▶ **WORK INSTRUCTIONS**: Find the line containing "Describe how this" in the material below; copy that line and all following lines exactly.

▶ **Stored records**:
↓

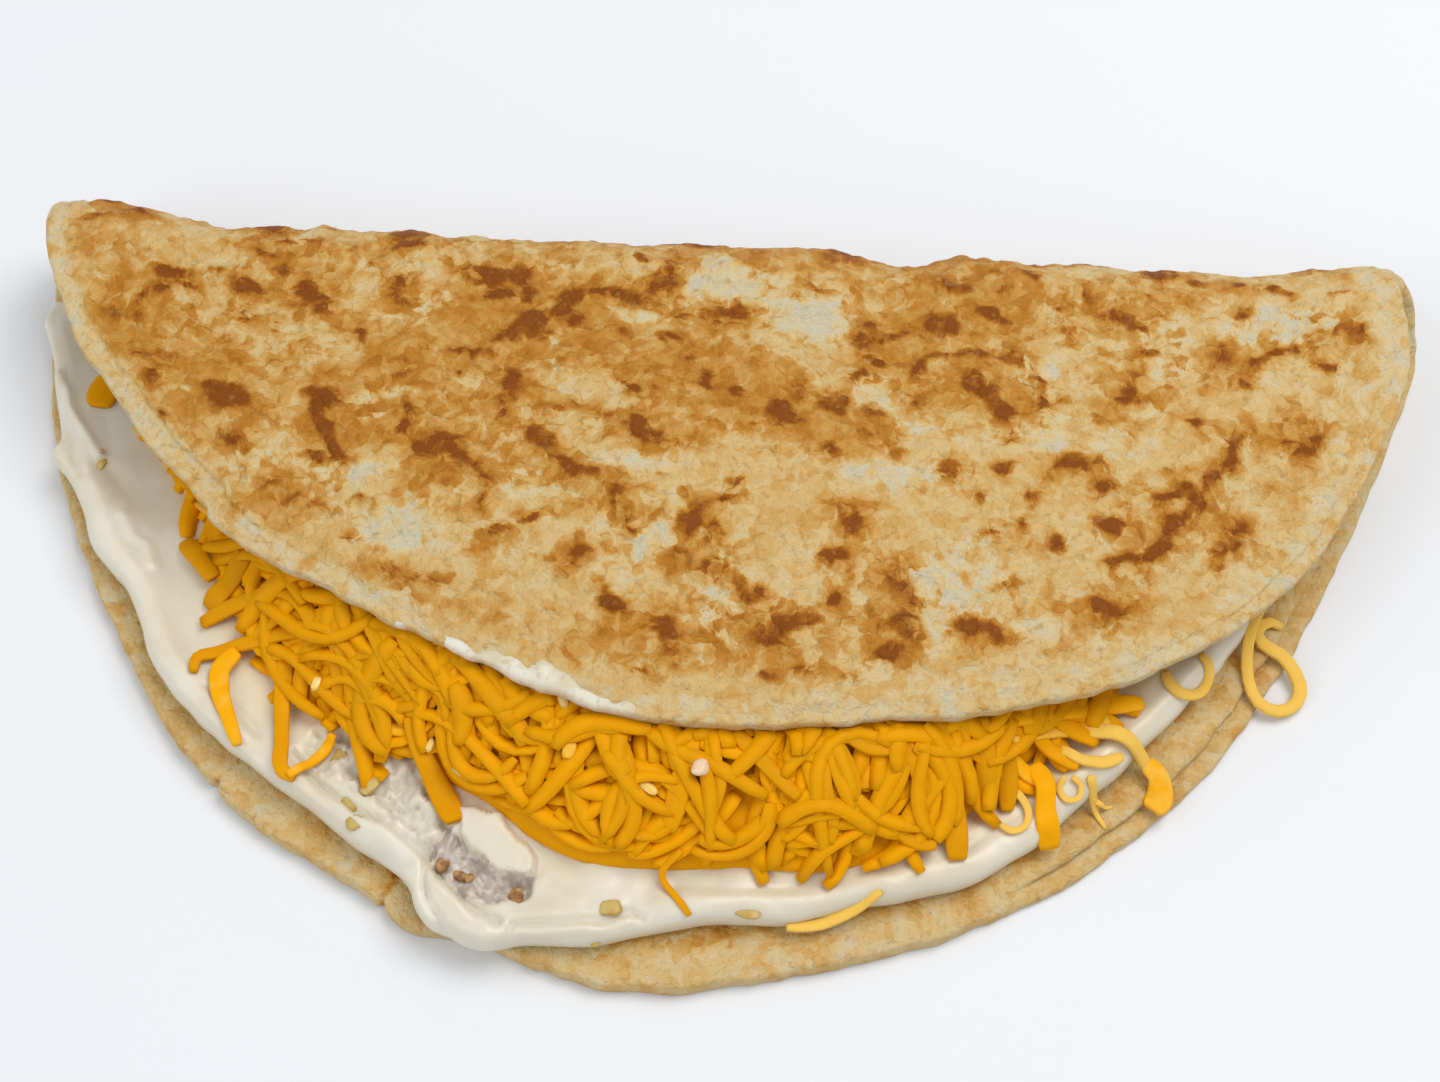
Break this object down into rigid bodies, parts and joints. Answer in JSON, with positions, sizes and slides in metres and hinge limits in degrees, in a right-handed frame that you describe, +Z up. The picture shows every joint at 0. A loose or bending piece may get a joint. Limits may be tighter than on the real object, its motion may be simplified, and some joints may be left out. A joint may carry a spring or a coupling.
{
  "type": "cheese chapati",
  "caption": "Round flaky flatbread folded in half over a layer of cream cheese and a heap of grated cheddar, lying flat on its lower half.",
  "frame": {"origin": "middle of the bounding box on the plane that the lower half lies on", "axes": "+X along the fold, +Y towards the fold, +Z up; the open side with the filling faces -Y"},
  "size_m": [0.2136, 0.1187, 0.0268],
  "materials": {
    "bread": "matt pale golden flaky crust with brown toasted marks",
    "cream": "soft off-white cream cheese with a satin sheen",
    "cheddar": "orange-yellow grated cheddar, slightly moist"
  },
  "bodies": {
    "root": {"chapati": "bread", "cream_cheese": "cream", "grated_cheddar": "cheddar"}
  },
  "joints": []
}
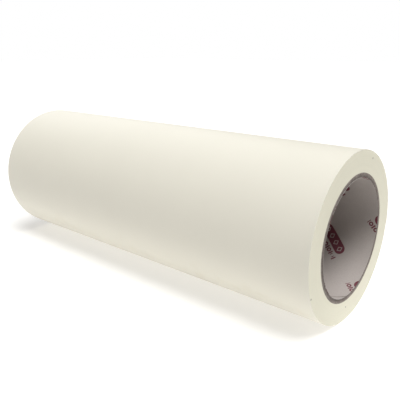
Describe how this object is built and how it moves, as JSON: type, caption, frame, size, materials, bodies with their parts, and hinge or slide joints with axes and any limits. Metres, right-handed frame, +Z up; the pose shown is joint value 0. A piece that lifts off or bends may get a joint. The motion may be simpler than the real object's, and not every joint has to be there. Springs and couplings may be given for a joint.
{
  "type": "roll of sign vinyl application tape",
  "caption": "Wide roll of self-wound adhesive paper web on a spiral-wound paperboard core, with a free leading edge that lifts.",
  "frame": {"origin": "middle of the core's bore, on the roll's axis", "axes": "+X along the roll's axis, +Z up as the roll lies on its side, and the free edge of the web is on the +Y side"},
  "size_m": [0.3048, 0.1104, 0.1099],
  "materials": {
    "core_liner_paper": "matte, with a repeated dark red print",
    "core_board": "matte grey-brown board",
    "core_cover_paper": "matte grey-brown paper",
    "web": "matte cream paper with a clear adhesive on its inner side",
    "tab_paper": "smooth off-white paper"
  },
  "bodies": {
    "roll": {"core_liner": "core_liner_paper", "core_board_ply_1": "core_board", "core_board_ply_2": "core_board", "core_board_ply_3": "core_board", "core_board_ply_4": "core_board", "core_board_ply_5": "core_board", "core_board_ply_6": "core_board", "core_cover_ply": "core_cover_paper", "wound_pack": "web", "outer_turn": "web"},
    "free_end": {"leading_edge": "web", "starter_tab": "tab_paper"}
  },
  "joints": [
    {"name": "leading_edge_lift", "type": "hinge", "parent": "roll", "child": "free_end", "pos_m": [0, 0.044, 0.03309], "axis": [1, 0, 0], "range_deg": [0, 110]}
  ]
}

↑

▶ **TASK ANSWER**:
Describe how this object is built and how it moves, as JSON: type, caption, frame, size, materials, bodies with their parts, and hinge or slide joints with axes and any limits. Metres, right-handed frame, +Z up; the pose shown is joint value 0. A piece that lifts off or bends may get a joint. The motion may be simpler than the real object's, and not every joint has to be there. Springs and couplings may be given for a joint.
{
  "type": "roll of sign vinyl application tape",
  "caption": "Wide roll of self-wound adhesive paper web on a spiral-wound paperboard core, with a free leading edge that lifts.",
  "frame": {"origin": "middle of the core's bore, on the roll's axis", "axes": "+X along the roll's axis, +Z up as the roll lies on its side, and the free edge of the web is on the +Y side"},
  "size_m": [0.3048, 0.1104, 0.1099],
  "materials": {
    "core_liner_paper": "matte, with a repeated dark red print",
    "core_board": "matte grey-brown board",
    "core_cover_paper": "matte grey-brown paper",
    "web": "matte cream paper with a clear adhesive on its inner side",
    "tab_paper": "smooth off-white paper"
  },
  "bodies": {
    "roll": {"core_liner": "core_liner_paper", "core_board_ply_1": "core_board", "core_board_ply_2": "core_board", "core_board_ply_3": "core_board", "core_board_ply_4": "core_board", "core_board_ply_5": "core_board", "core_board_ply_6": "core_board", "core_cover_ply": "core_cover_paper", "wound_pack": "web", "outer_turn": "web"},
    "free_end": {"leading_edge": "web", "starter_tab": "tab_paper"}
  },
  "joints": [
    {"name": "leading_edge_lift", "type": "hinge", "parent": "roll", "child": "free_end", "pos_m": [0, 0.044, 0.03309], "axis": [1, 0, 0], "range_deg": [0, 110]}
  ]
}